Saturday, October 06, 2007

GM: Market Share Falling, But "Job Share" Rising?

The chart above is from the Level Field Institute's 2007 report, in which it says:

"Our car-by-car analysis also accounts for differences in market share. In other words, an automaker with 15% market share that employs 20% of U.S. autoworkers is overperforming on jobs, while an automaker with 15% market share that employs just 10% of autoworkers is underperforming."

That's a very interesting definition of "overperforming and underperforming on jobs," isn't it?

GM has a 23% market share and 29% of the autoworkers and is "overperforming on jobs?" That sounds a lot more like "ineffiency" to me. And Toyota has a 17% market share and 9% job share and is "underperforming on jobs?" That seems more like "efficiency" to me.

After all, corporations don't exist to create the maximum number of jobs, they exist to serve consumers and shareholders by producing output with the least number of employees.

4 Comments:

At 10/07/2007 1:15 AM, Anonymous Anonymous said...

Where's Walt? He'll clarify this union-induced market disequilibrium for us.

skh.pcola

 
At 10/07/2007 10:24 AM, Anonymous Anonymous said...

You have to consider the source and purpose of the article before you make a conclusion such as Professor Perry made. The perspective was spelled out clearly in the article, that is, for those who took time to read the article: “Level Field believes the most accurate way to test an automaker’s contribution to the U.S. economy is to examine the number of jobs that a company supports on a car-by-car basis.”

Although I am sure that taking a stockholder’s or an MBA’s approach would yield completely different results, I consider the article’s conclusion valid because it measured what it sought to measure.

As a GM stockholder I am not sure that I want to see more employees than necessary to do the job efficiently; however, GM employees have the means to purchase a GM product. Anyone familiar with Henry Ford knows that he created the $5-per-day wage to sell cars and not to benefit his employees. Is that really such a strange concept to “grow your own market”?

 
At 10/07/2007 9:33 PM, Anonymous Anonymous said...

This, perhaps, speaks more to the degree of automation than it does efficiency of employees.

 
At 10/08/2007 6:52 AM, Blogger holeydonut said...

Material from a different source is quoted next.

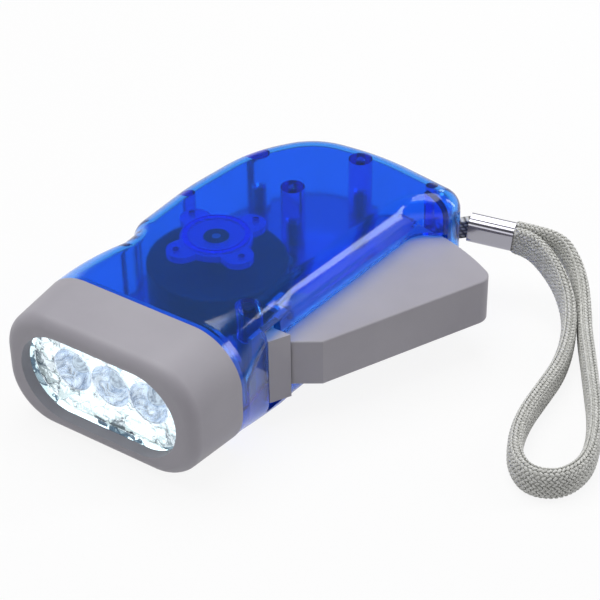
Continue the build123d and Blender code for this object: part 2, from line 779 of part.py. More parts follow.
with BuildPart() as lower_core:
    disc(rotor_centre, core_radius, core_low_z, core_low_z + core_plate)
    disc(rotor_centre, core_tube_radius, core_low_z, core_high_z - core_plate)
    claws(core_low_z + core_plate, core_high_z - core_plate - stator_air_gap, 0)
    disc(rotor_centre, core_eye_radius, core_low_z, core_high_z, Mode.SUBTRACT)
save(lower_core, "lower_core")

with BuildPart() as upper_core:
    disc(rotor_centre, core_radius, core_high_z - core_plate, core_high_z)
    claws(core_low_z + core_plate + stator_air_gap, core_high_z - core_plate, 180 / claw_count)
    disc(rotor_centre, core_eye_radius, core_low_z, core_high_z, Mode.SUBTRACT)
save(upper_core, "upper_core")

with BuildPart() as stator_coil:
    disc(rotor_centre, coil_outer_radius, core_low_z + core_plate, core_high_z - core_plate)
    disc(rotor_centre, core_tube_radius, core_low_z + core_plate, core_high_z, Mode.SUBTRACT)
save(stator_coil, "stator_coil")

with BuildPart() as stator_bracket:
    with BuildSketch(Plane.XY.offset(bracket_top_z - bracket_thickness)):
        with Locations(rotor_centre):
            Circle(bracket_hub_radius)
        for end in (*bracket_posts, drive_axis):
            middle = ((end[0] + rotor_x) / 2, (end[1] + rotor_y) / 2)
            reach = hypot(end[0] - rotor_x, end[1] - rotor_y)
            heading = degrees(atan2(end[1] - rotor_y, end[0] - rotor_x))
            with Locations(Location(middle, heading)):
                SlotCenterToCenter(reach, 2 * bracket_post_radius)
    extrude(amount=bracket_thickness)
    disc(rotor_centre, core_eye_radius, core_low_z - bracket_thickness, core_low_z, Mode.SUBTRACT)
    disc(drive_axis, axle_radius, bracket_top_z - bracket_thickness, bracket_top_z, Mode.SUBTRACT)
    with Locations(*[(x, y, bracket_top_z) for x, y in bracket_posts]):
        CounterSinkHole(bracket_screw_radius, bracket_screw_head_radius, depth=bracket_thickness)
save(stator_bracket, "stator_bracket")

with BuildPart() as bracket_screws:
    for post in bracket_posts:
        disc(post, bracket_screw_radius, bracket_top_z - bracket_screw_length, bracket_top_z)
        head_depth = bracket_screw_head_radius - bracket_screw_radius
        with BuildSketch(Plane.XY.offset(bracket_top_z - head_depth)):
            with Locations(post):
                Circle(bracket_screw_radius)
        with BuildSketch(Plane.XY.offset(bracket_top_z)):
            with Locations(post):
                Circle(bracket_screw_head_radius)
        loft()
save(bracket_screws, "bracket_screws")

# from the coil down past the core, along the floor and up to the board
lead_route = [
    (-6.0, -7.6, core_low_z), (-6.0, -7.6, 8.8), (-7.0, -18.0, 6.6),
    (-9.0, -25.0, 7.8), (-9.0, board_rear_y, 7.8),
]
with BuildPart() as coil_leads:
    for side in (0, -lead_gap):
        with BuildLine():
            lead_path = FilletPolyline(*[(x + side, y, z) for x, y, z in lead_route], radius=lead_bend)
        with BuildSketch(Plane(lead_path @ 0, z_dir=lead_path % 0)):
            Circle(lead_radius)
        sweep(path=lead_path)
save(coil_leads, "coil_leads")


# ================= Top bearing =================

with BuildPart() as bearing_plate:
    with BuildSketch(Plane.XY.offset(bearing_plate_top_z - bearing_plate_thickness)):
        with Locations(rotor_centre):
            Circle(bearing_plate_radius)
        for angle in lobe_angles:
            with Locations(Location(polar(rotor_centre, lobe_reach / 2, angle), angle)):
                SlotOverall(lobe_reach, lobe_width)
        with Locations(rotor_centre):
            Circle(bearing_bush_radius, mode=Mode.SUBTRACT)
        with Locations(*[polar(rotor_centre, stake_orbit, angle) for angle in lobe_angles]):
            Circle(stake_radius, mode=Mode.SUBTRACT)
    extrude(amount=bearing_plate_thickness)
save(bearing_plate, "bearing_plate")

with BuildPart() as bearing_bush:
    disc(rotor_centre, bearing_bush_radius, bearing_bush_low_z, bearing_plate_top_z)
    disc(rotor_centre, axle_radius, bearing_bush_low_z, bearing_plate_top_z, Mode.SUBTRACT)
save(bearing_bush, "bearing_bush")


# ================= Fasteners =================

with BuildPart() as housing_screws:
    for post in screw_posts:
        disc(post, screw_head_radius, counterbore_depth - screw_head_height, counterbore_depth)
        disc(post, screw_radius, counterbore_depth, counterbore_depth + screw_length)
save(housing_screws, "housing_screws")


# ================= Wrist strap =================

heading = Vector(*ferrule_heading).normalized()
across = Vector(-heading.Y, heading.X, 0).normalized()
ferrule_plane = Plane(Vector(*ferrule_start), x_dir=across, z_dir=heading)
ferrule_end = Vector(*ferrule_start) + heading * ferrule_length
legs_apart = strap_thickness / 2 + seat_clearance / 2

with BuildPart() as lanyard_ferrule:
    with BuildSketch(ferrule_plane):
        RectangleRounded(ferrule_width, ferrule_height, ferrule_round)
        offset(amount=-ferrule_wall, mode=Mode.SUBTRACT)
    extrude(amount=ferrule_length)
save(lanyard_ferrule, "lanyard_ferrule")

# The strap's crimped middle fills the ferrule, and its folded end goes round the tail's post.
with BuildPart() as lanyard_neck:
    with BuildSketch(ferrule_plane):
        RectangleRounded(
            ferrule_width - 2 * ferrule_wall, ferrule_height - 2 * ferrule_wall,
            ferrule_round - ferrule_wall,
        )
    extrude(amount=ferrule_length)
    with BuildSketch(Plane.XY.offset(ferrule_start[2] - neck_strap_height / 2)):
        with Locations(Location(((strap_post[0] + ferrule_start[0]) / 2,
                                 (strap_post[1] + ferrule_start[1]) / 2), neck_path_angle)):
            Rectangle(neck_run + 2 * neck_reach, neck_strap_thickness)
        with Locations(strap_post):
            Circle(strap_post_radius + running_clearance + neck_eye_wall)
            Circle(strap_post_radius + running_clearance, mode=Mode.SUBTRACT)
    extrude(amount=neck_strap_height)
save(lanyard_neck, "lanyard_neck")

out_start = ferrule_end + across * legs_apart
back_end = ferrule_end - across * legs_apart
strap_points = [
    out_start, out_start + heading * strap_lead,
    *[Vector(*point) for point in strap_route],
    back_end + heading * strap_lead, back_end,
]
bend_share = 0.45           # of the shorter leg at a corner, taken up by its bend
strap_radii = []
for before, corner, after in zip(strap_points, strap_points[1:], strap_points[2:]):
    run_in, run_out = corner - before, after - corner
    turn = radians(run_in.get_angle(run_out))
    strap_radii.append(bend_share * min(run_in.length, run_out.length) / tan(turn / 2))
print("strap bend radii", [round(radius, 1) for radius in strap_radii])

with BuildPart() as lanyard_loop:
    with BuildLine():
        strap_path = FilletPolyline(*strap_points, radius=strap_radii)
    with BuildSketch(Plane(out_start, x_dir=across, z_dir=heading)) as strap_section:
        RectangleRounded(strap_thickness, strap_width, strap_edge_round)
    sweep(path=strap_path)
print("strap length", round(strap_path.length, 1),
      "volume", round(lanyard_loop.part.volume, 1),
      "section times length", round(strap_section.sketch.area * strap_path.length, 1))
save(lanyard_loop, "lanyard_loop")
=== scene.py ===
# %% [markdown]
# A hand-squeeze flashlight: two translucent blue shells, a grey lamp head and lever, and a
# flat braided strap. The frame holds the pieces at their real size and place. This script
# gives them their finishes, weaves the strap, lines the reflector with crumpled foil, and
# lights them. Lengths are in metres, and mm turns millimetres into metres.

# %% Load the frame
import math
import random

import bmesh
import bpy
from mathutils import Matrix, Vector
from mathutils.geometry import delaunay_2d_cdt


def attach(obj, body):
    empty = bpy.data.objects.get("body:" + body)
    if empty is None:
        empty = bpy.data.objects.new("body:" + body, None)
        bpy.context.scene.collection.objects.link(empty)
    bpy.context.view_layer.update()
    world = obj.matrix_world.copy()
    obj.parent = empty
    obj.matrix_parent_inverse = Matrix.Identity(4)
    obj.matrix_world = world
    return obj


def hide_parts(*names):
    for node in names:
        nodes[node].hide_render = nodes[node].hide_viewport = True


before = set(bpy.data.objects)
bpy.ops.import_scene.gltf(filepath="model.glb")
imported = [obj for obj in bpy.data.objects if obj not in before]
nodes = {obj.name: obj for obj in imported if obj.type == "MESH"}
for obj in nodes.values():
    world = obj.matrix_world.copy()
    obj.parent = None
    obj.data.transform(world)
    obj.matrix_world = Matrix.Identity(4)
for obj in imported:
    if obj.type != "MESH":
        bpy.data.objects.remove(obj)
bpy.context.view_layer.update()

scene = bpy.context.scene
mm = 0.001


def add_object(name, data):
    thing = bpy.data.objects.new(name, data)
    scene.collection.objects.link(thing)
    return thing


print("pieces in the frame:", len(nodes))

# %% [markdown]
# The viewpoint comes first, because everything else is judged from it. A long lens from
# above the lever's side keeps the head and the tail nearly the same size. The place and the
# three angles were worked out from straight edges of the real object; the lens is long
# enough that a small upward shift only centres the picture.

# %% Camera
view_azimuth, view_elevation, view_roll = 34.9, 36.85, -0.83
camera_place = Vector((222.2, -289.7, 278.3)) * mm
sensor_width, lens_length, picture_shift = 36, 120, 0.0417
nearest_seen, farthest_seen = 0.01, 20

azimuth, elevation = math.radians(view_azimuth), math.radians(view_elevation)
back = Vector((
    math.sin(azimuth) * math.cos(elevation),
    -math.cos(azimuth) * math.cos(elevation),
    math.sin(elevation),
))
level = Vector((math.cos(azimuth), math.sin(azimuth), 0))
upward = back.cross(level)
roll = math.radians(view_roll)
right = level * math.cos(roll) + upward * math.sin(roll)
upright = upward * math.cos(roll) - level * math.sin(roll)
camera_turn = Matrix((right, upright, back)).transposed()

camera_data = bpy.data.cameras.new("camera")
camera_data.sensor_width = sensor_width
camera_data.lens = lens_length
camera_data.shift_y = picture_shift
camera_data.clip_start, camera_data.clip_end = nearest_seen, farthest_seen
camera = add_object("camera", camera_data)
camera.matrix_world = Matrix.Translation(camera_place) @ camera_turn.to_4x4()
scene.camera = camera
print("camera stands", round(camera_place.length, 3), "m away")

# %% [markdown]
# Every finish is built from nodes, since moulded plastic, plated metal and yarn all differ
# by a few numbers and a little roughness. These helpers keep the trees short: they make a
# material and hand over its shader, add a node with its sockets set, join sockets, and put
# a finish on pieces of the frame.

# %% Node helpers
def new_material(name, colour, roughness, **sockets):
    material = bpy.data.materials.new(name)
    material.use_nodes = True
    shader = material.node_tree.nodes["Principled BSDF"]
    shader.inputs["Base Color"].default_value = (*colour, 1)
    shader.inputs["Roughness"].default_value = roughness
    for socket, value in sockets.items():
        shader.inputs[socket.replace("_", " ")].default_value = value
    return material, shader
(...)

I agree that the damn lies of statistics usually lends itself to abuse. I don't really know what Level Field is attempting to prove here; other than repeating the same tired appeal to the public that American jobs are lost when those crazy foreigners make inroads into the American Market.

Do everything you can to buy something you value less today so you can save some American Jobs in the future. So rather than identify a rational way to keep those jobs around, they simply want buyers to behave irrationally to support the USA.

We aren't living in the early 1900s where sweatshops persisted and American Workers were getting beat upside the head. I can imagine there is a genuine fear that that America will suffer a fallback to those evil times; except while so many Americans look backwards everyone else in the world evolves without looking back. $5 a day proved to be too little and the labor force fought to fix that. about $75 a hour for labor at Detroit Auto is at the other end of the spectrum and the free market is going to fix this situation as well.

There is an interesting example of a Rust-Belt company that staved of extinction and still competes with those crazy foreigners. Lincoln Electric operates with no Labor Union and does a piecework pay system. The group of talented and motivated workers that does their job efficiently gets the most money. But I'm guessing this type of job and working environment is bad for Americans as well.